For those of you posting embarassing pics of yourself on the Net, not thinking about the eternal life they will have and who will ultimately see them (maybe even your kids 20 years later), there's good news, according to (of all places) The Economist. The Media Revolution going on right now is all about small, not large, audiences from this point forward. The Economist is a good old-fashioned magazine, worthy of slower digestion instead of instant disposal after a read. Often, it can be dull and hard to understand in this high-speed, gotta-know-now world. It's not pop culture; it's actually thoughtful or, at least, thought-inspiring. It's dense and perfect for those who like tearing out articles for future reference. It's one of those media choices out there in medialand attracting a very specific reader, offering a unique point of view of the world. In it's own way, it is a bellweather of the direction all media is going.
In the April 20th issue, The Economist covered the subject of Media in a series of articles (here, here, here and here...plus several others worthy of reading). I encourage you to read through the articles because they weigh in heavily on a Big Trend watching Media's evolution.
The Economist writes about the transformational powers of high-speed broadband, saying its advent represents a true revolution in the way the people of our planet communicate? When The Economist makes that observation, it confirms we are all living in it. In one article, the author points out that unlike previous eras in the history of communication, in which power resided with owners of the machinery, the Web era is quickly becoming all about its participants.
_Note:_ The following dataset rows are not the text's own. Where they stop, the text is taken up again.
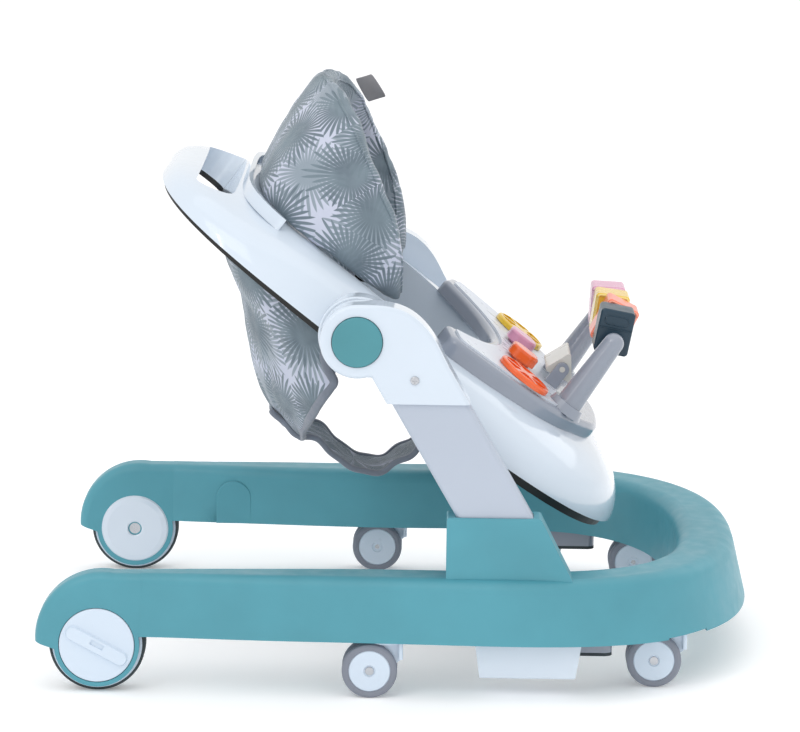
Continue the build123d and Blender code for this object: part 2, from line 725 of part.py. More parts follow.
# Backrest outline levels: height above the ring plane, rearmost point, half width, front point,
# and how square the rear corners are.
BACKREST_LEVELS = ((20, -165.5, 172, 60, 4.0), (105, -171, 152, 40, 3.2), (185, -177.5, 96, 10, 2.5))
outer_dome = dome(0)

with BuildPart() as inner_walls:
    add(hole_prism(SHELL, SEAM_N, CROWN_N + 10))
    add(slot_prism(SHELL, SEAM_N, CROWN_N + 10))
    add(outer_dome, mode=Mode.INTERSECT)
with BuildPart() as ring_upper:
    add(outer_dome)
    add(dome(SHELL), mode=Mode.SUBTRACT)
    add(inner_walls.part)
    add(seat_collar())
    add(both(hinge_boss()))
    add(hole_prism(0, -60, 60), mode=Mode.SUBTRACT)
    add(slot_prism(0, -60, 60), mode=Mode.SUBTRACT)
    with BuildSketch(right_side(-260)):
        with Locations(HUB):
            Circle(PIVOT_RADIUS + RUNNING_GAP)
    extrude(amount=520, mode=Mode.SUBTRACT)
    with BuildSketch(right_side(-205.5)):
        with Locations(HUB):
            Circle(13)
    extrude(amount=411, mode=Mode.SUBTRACT)
write(ring_upper.part, "ring_upper")

REAR_DEPTH = -20.5
FRONT_DEPTH = -27.0


def lower_tray(inset, floor):
    """The black tray's outline down to a floor that is deeper at the front."""
    with BuildPart() as body:
        add(lower_outline(inset))
        with BuildSketch(Plane(origin=hub_point, x_dir=ring_x, z_dir=(0, -1, 0))):
            with BuildLine():
                Polyline((RING_REAR - 5, REAR_DEPTH + floor), (RING_FRONT + 5, FRONT_DEPTH + floor),
                         (RING_FRONT + 5, -90), (RING_REAR - 5, -90), close=True)
            make_face()
        extrude(amount=300, both=True, mode=Mode.SUBTRACT)
    return body.part


lower_body = lower_tray(5, 0)
with BuildPart() as tray_walls:
    add(hole_prism(2.5, -60, SEAM_N))
    add(slot_prism(2.5, -60, SEAM_N))
    add(lower_body, mode=Mode.INTERSECT)
with BuildPart() as ring_lower:
    add(lower_body)
    add(lower_tray(7.5, 2.5), mode=Mode.SUBTRACT)
    add(tray_walls.part)
    add(hole_prism(0, -60, 60), mode=Mode.SUBTRACT)
    add(slot_prism(0, -60, 60), mode=Mode.SUBTRACT)
write(ring_lower.part, "ring_lower")


# ======================================================================= console and toys
# Console outline: u, y and how it moves per mm of inset, from the middle to the horn and back.
CONSOLE_INNER = ((131, 0, 1, 0), (121, 56, 0.95, 0.3), (100, 98, 0.8, 0.6), (70, 134, 1.05, 0.4))
CONSOLE_OUTER = ((79, 181, 0.85, -0.9), (130, 173, -0.1, -1), (180, 154, -0.35, -0.93),
                 (222, 123, -0.6, -0.8), (252, 80, -0.85, -0.5), (270, 0, -1, 0))


def console_face(inset):
    """Crescent plan of the console: horns to the rear on both sides of the child."""
    inner_points = [(u + du * inset, y + dy * inset) for u, y, du, dy in CONSOLE_INNER]
    outer_points = [(u + du * inset, y + dy * inset) for u, y, du, dy in CONSOLE_OUTER]
    with BuildSketch() as crescent:
        with BuildLine():
            inner = Spline(*inner_points, tangents=((0, 1), (-0.7, 0.7)))
            outer = Spline(*outer_points, tangents=((1, -0.1), (0, -1)))
            Line(inner @ 1, outer @ 0)
            Line(outer @ 1, inner @ 0)
        make_face()
        mirror(about=Plane.XZ)
        fillet(crescent.vertices().filter_by(lambda corner: abs(corner.Y) > 120),
               radius=12 - 0.4 * inset)
    return crescent.sketch


toy_spindles = [(DIAL_U, -DIAL_Y), (DIAL_U, DIAL_Y), (KNOB_U, -KNOB_Y), (KNOB_U, KNOB_Y)]
SPINDLE_RADIUS = 4.0


def spindle_holes():
    with BuildPart() as holes:
        with BuildSketch(ring_plane(CONSOLE_TOP - 12)):
            with Locations(*toy_spindles):
                Circle(SPINDLE_RADIUS + RUNNING_GAP)
        extrude(amount=30)
    return holes.part


def roller_lug(y):
    """Upright lug on the console that carries one end of the picture roller."""
    with BuildPart() as lug:
        with BuildSketch(Plane(origin=ring_point(ROLLER[0], y, 0), x_dir=ring_x, z_dir=(0, -1, 0))):
            with Locations((0, ROLLER[1])):
                Circle(7)
            with Locations((0, (ROLLER[1] + CONSOLE_TOP - 2) / 2)):
                Rectangle(14, ROLLER[1] - CONSOLE_TOP + 2)
            with Locations((0, ROLLER[1])):
                Circle(3 + RUNNING_GAP, mode=Mode.SUBTRACT)
        extrude(amount=2.5, both=True)
    return lug.part


with BuildPart() as console_base:
    with BuildSketch(ring_plane(24)):
        add(console_face(0))
    extrude(amount=CONSOLE_TOP - 24)
    fillet(console_base.faces().filter_by(
        lambda face: (face.center() - hub_point).dot(ring_up) > CONSOLE_TOP - 0.1).edges(), radius=6)
    add(outer_dome, mode=Mode.SUBTRACT)
    add(roller_lug(-37))
    add(roller_lug(37))
    add(spindle_holes(), mode=Mode.SUBTRACT)
write(console_base.part, "console_base")

with BuildPart() as console_panel:
    with BuildSketch(ring_plane(CONSOLE_TOP)):
        add(console_face(10))
        with Locations((PANEL_FRONT + 60, 0)):
            Rectangle(120, 400, mode=Mode.SUBTRACT)
        with Locations((ROLLER[0], -37), (ROLLER[0], 37)):
            Rectangle(14.4, 5.4, mode=Mode.SUBTRACT)
        with Locations(*toy_spindles):
            Circle(SPINDLE_RADIUS + RUNNING_GAP, mode=Mode.SUBTRACT)
    extrude(amount=PANEL_TOP - CONSOLE_TOP)
write(console_panel.part, "console_panel")

with BuildPart() as picture_roller:
    roller_plane = Plane(origin=ring_point(ROLLER[0], 0, ROLLER[1]), x_dir=ring_x,
                         z_dir=(0, -1, 0))
    with BuildSketch(roller_plane) as roller_end:
        RegularPolygon(19, 3, rotation=100)
        fillet(roller_end.vertices(), radius=2.5)
    extrude(amount=33.5, both=True)
    with BuildSketch(roller_plane):
        Circle(3)
    extrude(amount=39, both=True)
write(picture_roller.part, "picture_roller")


def arch_leg():
    """One tapered leg of the toy arch, on the right, with its round collar on the console."""
    foot = ring_point(ARCH_FOOT[0], -ARCH_HALF, ARCH_FOOT[1])
    top = ring_point(ARCH_TOP[0], -ARCH_HALF, ARCH_TOP[1])
    along = (top - foot).normalized()
    with BuildPart() as leg:
        with BuildSketch(Plane(origin=foot, z_dir=along)):
            Circle(14)
        with BuildSketch(Plane(origin=top, z_dir=along)):
            Circle(10.5)
        loft()
        with Locations(Location(top)):
            Sphere(10.5)
        with BuildSketch(ring_plane(CONSOLE_TOP - 1)):
            with Locations((ARCH_FOOT[0] - 1, -ARCH_HALF)):
                Circle(20)
        extrude(amount=10, taper=18)
    return leg.part


def bar_plane(y):
    return Plane(origin=ring_point(ARCH_TOP[0], y, ARCH_TOP[1]), x_dir=(1, 0, 0),
                 z_dir=(0, -1, 0))


with BuildPart() as handle_arch:
    add(both(arch_leg()))
    with BuildSketch(bar_plane(0)):
        Circle(BAR_RADIUS)
    extrude(amount=ARCH_HALF, both=True)
    add(console_base.part, mode=Mode.SUBTRACT)
    add(console_panel.part, mode=Mode.SUBTRACT)
write(handle_arch.part, "handle_arch")

# Block name, place along the bar from the right, and how far it is turned at rest.
BLOCKS = (("teal", 0, 11), ("orange", 1, 27), ("yellow", 2, 8), ("pink", 3, 3))
for colour, index, turn in BLOCKS:
    middle_y = (index - 1.5) * BLOCK_PITCH
    with BuildPart() as block:
        with BuildSketch(bar_plane(middle_y)):
            with Locations(Location((0, 0, 0), (0, 0, -turn))):
                with Locations((0, BLOCK_RISE)):
                    RectangleRounded(BLOCK_WIDTH, BLOCK_HEIGHT, 4)
        extrude(amount=BLOCK_LENGTH / 2, both=True)
        ends = block.faces().sort_by(Axis.Y)
        fillet(ends[0].edges() + ends[-1].edges(), radius=2.5)
        with BuildSketch(bar_plane(middle_y)):
            Circle(BAR_RADIUS + RUNNING_GAP)
        extrude(amount=BLOCK_LENGTH, both=True, mode=Mode.SUBTRACT)
    write(block.part, f"{colour}_block")

for colour, dial_y in (("orange", -DIAL_Y), ("yellow", DIAL_Y)):
    with BuildPart() as dial:
        with BuildSketch(ring_plane(PANEL_TOP + 0.5)):
            with Locations((DIAL_U, dial_y)):
                Circle(DIAL_RADIUS)
        extrude(amount=6)
        fillet(dial.faces().sort_by(Axis(hub_point, ring_up))[-1].edges(), radius=2.5)
        with BuildSketch(ring_plane(PANEL_TOP + 4)):
            with Locations((DIAL_U, dial_y)):
                Circle(DIAL_RADIUS - 4)
                Circle(9, mode=Mode.SUBTRACT)
                with PolarLocations(16, 6):
                    Rectangle(22, 4.5, mode=Mode.SUBTRACT)
        extrude(amount=4, mode=Mode.SUBTRACT)
        with BuildSketch(ring_plane(CONSOLE_TOP - 8)):
            with Locations((DIAL_U, dial_y)):
                Circle(SPINDLE_RADIUS)
        extrude(amount=12)
    write(dial.part, f"{colour}_dial")

for colour, knob_y in (("orange", -KNOB_Y), ("pink", KNOB_Y)):
    with BuildPart() as knob:
        with BuildSketch(ring_plane(PANEL_TOP + 0.5)):
            with Locations((KNOB_U, knob_y)):
                Circle(12)
        extrude(amount=5)
        with BuildSketch(ring_plane(PANEL_TOP + 3)) as cap:
            with Locations((KNOB_U, knob_y)):
                RectangleRounded(31, 31, 11)
        extrude(amount=11)
        fillet(knob.faces().sort_by(Axis(hub_point, ring_up))[-1].edges(), radius=3)
        with BuildSketch(ring_plane(CONSOLE_TOP - 8)):
            with Locations((KNOB_U, knob_y)):
                Circle(SPINDLE_RADIUS)
        extrude(amount=12)
    write(knob.part, f"{colour}_knob")


# ======================================================================= seat
BACKREST_THICKNESS = 26.0
SLING_THICKNESS = 5.0

def backrest_cone(inset):
    """The solid inside the backrest's outer skin, or inside its inner skin."""
    with BuildPart() as cone:
        for level in BACKREST_LEVELS:
            with BuildSketch(ring_plane(level[0])):
                add(egg_face(backrest_outline(level, inset)))
        loft()
    return cone.part


with BuildPart() as seat_backrest:
    add(backrest_cone(0))
    add(backrest_cone(BACKREST_THICKNESS), mode=Mode.SUBTRACT)
    with BuildSketch(Plane(origin=hub_point, x_dir=ring_x, z_dir=(0, -1, 0))):
        with BuildLine():
            slope = Spline((-147, 168), (-95, 142), (-37, 108), (-8, 80), (17, CROWN_N))
            Polyline(slope @ 1, (-230, CROWN_N), (-230, 168), slope @ 0)
        make_face()
    extrude(amount=250, both=True, mode=Mode.INTERSECT)
write(seat_backrest.part, "seat_backrest")

# Sling levels below the ring: height, rearmost point, half width, front point.
SLING_LEVELS = ((CROWN_N, -154.4, 161.4, 126.4), (-40, -153.4, 160.4, 125.4), (-64, -108, 152, 160),
                (-99, -72, 130, 180), (-129, -39, 84, 190), (-147, -4, 50, 200))


def sling_bucket(inset):
    """The hanging fabric as a tapering bucket through the ring's hole."""
    with BuildPart() as bucket:
        for height, rear, half, front in SLING_LEVELS:
            middle = -10 if height > -50 else (front + rear) / 2
            with BuildSketch(ring_plane(height)):
                add(egg_face(egg(front - inset, rear + inset, half - inset, middle, 2.5, 2.5)))
        loft(ruled=True)
    return bucket.part


with BuildPart() as crotch_strap:
    with BuildSketch(Plane.XZ):
        with BuildLine():
            under = Spline((-139, 236), (-112, 209), (-88, 203), (-62, 179), (-36, 168.5), (-12, 175),
                           (18, 195), (41.5, 250))
            over = Spline((36.8, 252.6), (13, 200), (-14, 181), (-36, 174.5), (-59, 185), (-85, 209),
                          (-109, 215), (-135, 240))
            Line(under @ 1, over @ 0)
            Line(over @ 1, under @ 0)
        make_face()
    extrude(amount=50, both=True)
write(crotch_strap.part, "crotch_strap")

with BuildPart() as seat_sling:
    add(sling_bucket(0))
    add(sling_bucket(SLING_THICKNESS), mode=Mode.SUBTRACT)
    with BuildSketch(Plane.XZ):
        with BuildLine():
            edge = Spline((-31, 378), (-46, 313), (-62, 297), (-86, 258), (-101, 222), (-104, 205))
            Polyline(edge @ 1, (-300, 205), (-300, 600), (-31, 600), edge @ 0)
        make_face()
    extrude(amount=250, both=True, mode=Mode.INTERSECT)
    add(crotch_strap.part, mode=Mode.SUBTRACT)
write(seat_sling.part, "seat_sling")
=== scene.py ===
"""Looks of the baby walker: materials on the CAD pieces, padded fabric seat, trims, light and camera.

Metres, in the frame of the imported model: +X to the front of the walker, +Z up, floor at z = 0.
"""
import json
import math

import bmesh
import bpy
from mathutils import Matrix, Vector, noise
from mathutils.bvhtree import BVHTree


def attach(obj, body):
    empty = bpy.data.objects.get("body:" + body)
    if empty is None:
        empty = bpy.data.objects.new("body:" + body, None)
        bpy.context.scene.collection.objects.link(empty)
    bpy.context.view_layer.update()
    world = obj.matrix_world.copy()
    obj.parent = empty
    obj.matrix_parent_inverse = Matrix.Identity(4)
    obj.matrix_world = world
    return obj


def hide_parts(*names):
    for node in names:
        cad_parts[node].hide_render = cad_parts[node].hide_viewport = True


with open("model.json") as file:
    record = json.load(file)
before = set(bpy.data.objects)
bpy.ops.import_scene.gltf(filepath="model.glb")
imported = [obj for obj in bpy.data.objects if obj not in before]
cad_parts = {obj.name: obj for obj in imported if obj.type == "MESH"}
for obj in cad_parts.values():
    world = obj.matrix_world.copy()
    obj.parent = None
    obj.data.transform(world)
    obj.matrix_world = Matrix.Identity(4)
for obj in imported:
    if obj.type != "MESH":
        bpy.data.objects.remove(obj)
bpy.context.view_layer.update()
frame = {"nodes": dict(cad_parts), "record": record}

# ---------------------------------------------------------------- the ring's own plane
TILT = math.radians(37.5)
JOINTS = {joint["name"]: joint for joint in frame["record"]["behaviour"]["joints"]}
HUB = Vector(JOINTS["ring_tilt"]["pos_m"])
RING_X = Vector((math.cos(TILT), 0, -math.sin(TILT)))
RING_UP = Vector((math.sin(TILT), 0, math.cos(TILT)))
MM = 0.001


def ring_point(u, y, n):
    """A point in millimetres along the ring, to the left, and above its plane."""
    return HUB + RING_X * (u * MM) + RING_UP * (n * MM) + Vector((0, y * MM, 0))


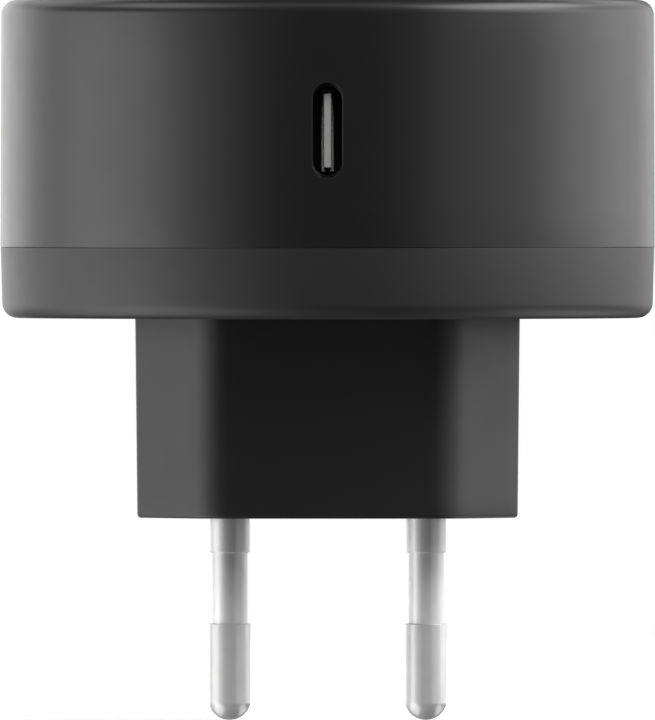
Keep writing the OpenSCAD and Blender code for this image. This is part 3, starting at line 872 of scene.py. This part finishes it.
def plug_base():
    """The drafted, grooved boss with its flange inside the drum."""
    flange_low = wall_z + FLOOR_T
    groove_edge = GROOVE_HALF + MOUTH_ROUND + 0.01 * MM
    closed_plan = [Vector((math.copysign(BASE_HALF_W, p.x), p.y))
        if abs(p.y) <= groove_edge and abs(p.x) > BASE_HALF_W / 2 else p
        for p in base_outline(0, True)]
    angles = [math.atan2(p.y, p.x) for p in closed_plan]
    flange_plan = [Vector((math.cos(a), math.sin(a))) * FLANGE_R for a in angles]
    hollow = base_hollow()
    hollow_plan = [polar_on(hollow, a) for a in angles]
    bm = bmesh.new()
    rings = []
    for k in range(END_STEPS + 1):
        a = math.radians(90 * k / END_STEPS)
        inset = BASE_DRAFT + END_EDGE * (1 - math.sin(a))
        rings.append(plan_ring(bm, base_outline(inset, True), END_EDGE * (1 - math.cos(a))))
    for k in range(1, BASE_ROWS + 1):
        t = k / BASE_ROWS
        z = END_EDGE + (wall_z - END_EDGE) * t
        rings.append(plan_ring(bm, base_outline(BASE_DRAFT * (1 - t), True), z))
    rings.append(plan_ring(bm, closed_plan, wall_z))
    rings.append(plan_ring(bm, closed_plan, flange_low))
    rings.append(plan_ring(bm, flange_plan, flange_low))
    rings.append(plan_ring(bm, flange_plan, base_high.z))
    rings.append(plan_ring(bm, hollow_plan, base_high.z))
    rings.append(plan_ring(bm, hollow_plan, END_WALL))
    for low, high in zip(rings, rings[1:]):
        bridge(bm, low, high)
    bm.faces.new(rings[0])
    bm.faces.new(rings[-1])
    bmesh.ops.remove_doubles(bm, verts=bm.verts, dist=1e-7)
    bmesh.ops.dissolve_degenerate(bm, dist=1e-6, edges=bm.edges)

    def post(tool):
        solid_round(tool, 0, 0, POST_R, END_WALL - 0.5 * MM, END_WALL + POST_H)

    def holes(tool):
        for side in (-1, 1):
            solid_round(tool, side * pin_x, 0, collar_r + PIN_HOLE_GAP, -MM, END_WALL + MM)
        solid_round(tool, 0, 0, PILOT_R, PILOT_LOW, PILOT_HIGH)
        for x, y in SCREW_PLACES:
            solid_round(tool, x, y, SCREW_CLEAR_R, flange_low - MM, base_high.z + MM)

    bm = carve(bm, post, "UNION")
    bm = carve(bm, holes)
    publish("plug_base_moulding", bm, "base_plastic", HOUSING, "plug_base", sharp=25)


# ---------------------------------------------------------------- pins

PIN_R = 2 * MM
CORE_R = 1.4 * MM           # the pin inside its sleeve
WAIST_R = 1.73 * MM
COLLAR_LOW = -3.3 * MM
DOME_H = 1.55 * MM
DOME_STEPS = 16
HEAD_R = 3.2 * MM           # the pin's head, above the end wall, and then its thin tail
HEAD_HIGH = 3.7 * MM
TAIL_R = 1.2 * MM


def turned(name, x, profile, material, node):
    """A turned piece at the given place along X."""
    bm = bmesh.new()
    lathe(bm, [(p.x, p.y) for p in profile], PIN_COLUMNS)
    bmesh.ops.translate(bm, verts=bm.verts, vec=(x, 0, 0))
    publish(name, bm, material, HOUSING, node, sharp=14)


def pins():
    """Two mains pins with domed ends, each with a sleeve that has a collar and a waist."""
    neck_z = sleeve_low.z
    sleeve_top = sleeve_high.z
    dome_r = (PIN_R * PIN_R + DOME_H * DOME_H) / (2 * DOME_H)
    sweeps = [math.asin(PIN_R / dome_r) * i / DOME_STEPS for i in range(DOME_STEPS + 1)]
    dome = [Vector((dome_r * math.sin(a), pin_low.z + dome_r * (1 - math.cos(a)))) for a in sweeps]
    shaft = [dome[-1], (PIN_R, neck_z), (CORE_R, neck_z), (CORE_R, sleeve_top),
        (HEAD_R, sleeve_top), (HEAD_R, HEAD_HIGH), (TAIL_R, HEAD_HIGH), (TAIL_R, pin_high.z),
        (0, pin_high.z)]
    shaft_radii = [0, 0.05 * MM, 0, 0, 0.15 * MM, 0.15 * MM, 0, 0.2 * MM, 0]
    pin = dome[:-1] + rounded(shaft, shaft_radii)
    sleeve = rounded([(CORE_R, neck_z), (WAIST_R, neck_z), (WAIST_R, COLLAR_LOW),
        (collar_r, COLLAR_LOW), (collar_r, sleeve_top), (CORE_R, sleeve_top)],
        [0, 0.03 * MM, 0.1 * MM, 0.03 * MM, 0, 0])
    for side, word in ((-1, "live"), (1, "neutral")):
        x = side * pin_x
        turned(f"{word}_pin_turned", x, pin, "pin_nickel", f"{word}_pin")
        turned(f"{word}_pin_sleeve_moulding", x, sleeve + [sleeve[0]], "sleeve_grey",
            f"{word}_pin_sleeve")


# ---------------------------------------------------------------- port

SHEET = 0.25 * MM
TONGUE_T = 0.7 * MM
TONGUE_L = 7 * MM
ROOT_T = 1.16 * MM
ROOT_L = 7.8 * MM
ROOT_DEPTH = 1.4 * MM
ROOT_SUNK = 0.3 * MM        # how far the root reaches into the insert
NOSE = 0.1 * MM
BAR_ROUND = 0.12 * MM
INSERT_L = 8.44 * MM
INSERT_T = 2.66 * MM
SLOT_POINTS = 96


def slot_ring(bm, length, thickness, y):
    """An upright slot outline round the port's middle."""
    points = stadium(length, thickness, SLOT_POINTS)
    return [bm.verts.new((x, y, port_z + z)) for x, z in points]


def usb_shell():
    """The receptacle's drawn steel shell, with a rounded mouth."""
    length = socket_high.z - socket_low.z
    thickness = socket_high.x - socket_low.x
    bm = bmesh.new()
    back_y = socket_high.y
    section = [(0, mouth_y + 0.08 * MM), (0, back_y), (SHEET, back_y), (SHEET, mouth_y + 0.12 * MM),
        (SHEET - 0.06 * MM, mouth_y + 0.03 * MM), (SHEET / 2, mouth_y),
        (0.05 * MM, mouth_y + 0.02 * MM)]
    rings = [slot_ring(bm, length - 2 * t, thickness - 2 * t, y) for t, y in section]
    for low, high in zip(rings, rings[1:] + rings[:1]):
        bridge(bm, low, high)
    publish("usb_shell_drawn", bm, "socket_steel", HOUSING, "usb_shell")


def rounded_bar(bm, size_x, size_z, low_y, high_y):
    """A bar along Y with rounded long edges and a rounded nose."""
    rings = []
    bend = 0.35 * NOSE
    for inset, y in ((NOSE, low_y), (bend, low_y + bend), (0, low_y + NOSE), (0, high_y)):
        x, z = size_x / 2 - inset, size_z / 2 - inset
        radius = max(BAR_ROUND - inset, 0.02 * MM)
        outline = rounded([(x, -z), (x, z), (-x, z), (-x, -z)], [radius] * 4, closed=True)
        rings.append([bm.verts.new((p.x, y, port_z + p.y)) for p in outline])
    for low, high in zip(rings, rings[1:]):
        bridge(bm, low, high)
    bm.faces.new(rings[0])
    bm.faces.new(rings[-1])


def usb_tongue():
    """The contact tongue, its thick root and the insert that closes the shell."""
    low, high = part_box("usb_tongue")
    bm = bmesh.new()
    rounded_bar(bm, TONGUE_T, TONGUE_L, low.y, tongue_root_y)
    rounded_bar(bm, ROOT_T, ROOT_L, tongue_root_y - ROOT_DEPTH, tongue_root_y + ROOT_SUNK)
    front, back = (slot_ring(bm, INSERT_L, INSERT_T, y) for y in (tongue_root_y, high.y))
    bridge(bm, front, back)
    bm.faces.new(front)
    bm.faces.new(back)
    publish("usb_tongue_moulding", bm, "socket_grey", HOUSING, "usb_tongue", sharp=20)


# ---------------------------------------------------------------- button and light ring

RING_INNER_R = 6.6 * MM
RING_BORE_R = 8.2 * MM
RING_LIP = 0.4 * MM
BUTTON_R = 6.4 * MM
BUTTON_DISH = 0.22 * MM
DISH_STEPS = 12
NIB_R = 1.5 * MM
FLANGE_LOW = ceiling_z - 1.4 * MM
FLANGE_HIGH = ceiling_z - 0.5 * MM


def light_ring():
    """The milky ring that guides light to the face round the button."""
    outer = hole_r - RING_GAP
    lip = ceiling_z - RING_LIP
    path = rounded([(RING_INNER_R, lip), (RING_INNER_R, ring_high.z), (outer, ring_high.z),
        (outer, ceiling_z), (ring_high.x, ceiling_z), (ring_high.x, ring_low.z),
        (RING_BORE_R, ring_low.z), (RING_BORE_R, lip)],
        [0.05 * MM, 0.12 * MM, 0.12 * MM, 0, 0.1 * MM, 0.1 * MM, 0.1 * MM, 0])
    bm = bmesh.new()
    lathe(bm, [(p.x, p.y) for p in path], FACE_COLUMNS, closed=True)
    publish("light_ring_moulding", bm, "light_guide", HOUSING, "light_ring")


def button_cap():
    """The round push button, slightly dished, with its retaining flange and nib."""
    top = cap_high.z
    shares = [i / DISH_STEPS for i in range(DISH_STEPS + 1)]
    crown = [(0.9 * BUTTON_R * t, top - BUTTON_DISH * (1 - t ** 2)) for t in shares]
    path = rounded([(0, cap_low.z), (NIB_R, cap_low.z), (NIB_R, FLANGE_LOW),
        (cap_high.x, FLANGE_LOW), (cap_high.x, FLANGE_HIGH), (BUTTON_R, FLANGE_HIGH),
        (BUTTON_R, top), crown[-1]], [0, 0.1 * MM, 0, 0.1 * MM, 0.1 * MM, 0, 0.3 * MM, 0])
    profile = [(p.x, p.y) for p in path] + crown[-2::-1]
    bm = bmesh.new()
    lathe(bm, profile, FACE_COLUMNS)
    publish("button_cap_moulding", bm, "button_plastic", BUTTON, "button_cap")


front_shell()
bosses()
rear_shell()
plug_base()
pins()
usb_shell()
usb_tongue()
light_ring()
button_cap()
That IS the New Entertainment Economy. Media control is no longer only in the hands of the license and transmitter holders. Media control in the On Demand world is in the hands of consumers. Consumers now have the choices and possess the ability to get what they want...right now. It "has profound implications for traditional business models in the media industry, which are based on aggregating large passive audiences and holding them captive during advertising interruptions," Andreas Kluth writes. And traditional media is still having a hard adapting their economic models, as they have always been based purely on their control, not the consumers.
Continues Kluth, "In the new-media era, audiences will occasionally be large, but often small, and usually tiny. Instead of a few large capital-rich media giants competing with one another for these audiences, it will be small firms and individuals competing or, more often, collaborating. Some will be making money from the content they create; others will not and will not mind, because they have other motives."
The spectrum of content control has been completely redefined in this YouTube/digital radio/Broadband universe. On one side of the spectrum, you have people creating stuff to build their own reputations, hoping to bubble up their content to the masses through avenues like viral video or podcasts. On the other side, superbrands such as Steven Speilberg will become their own content portals, with corporate mothership surrogates no longer needed.
Dive in and let the articles slowly digest...they are rich in content and useful for when you put your thinking cap on.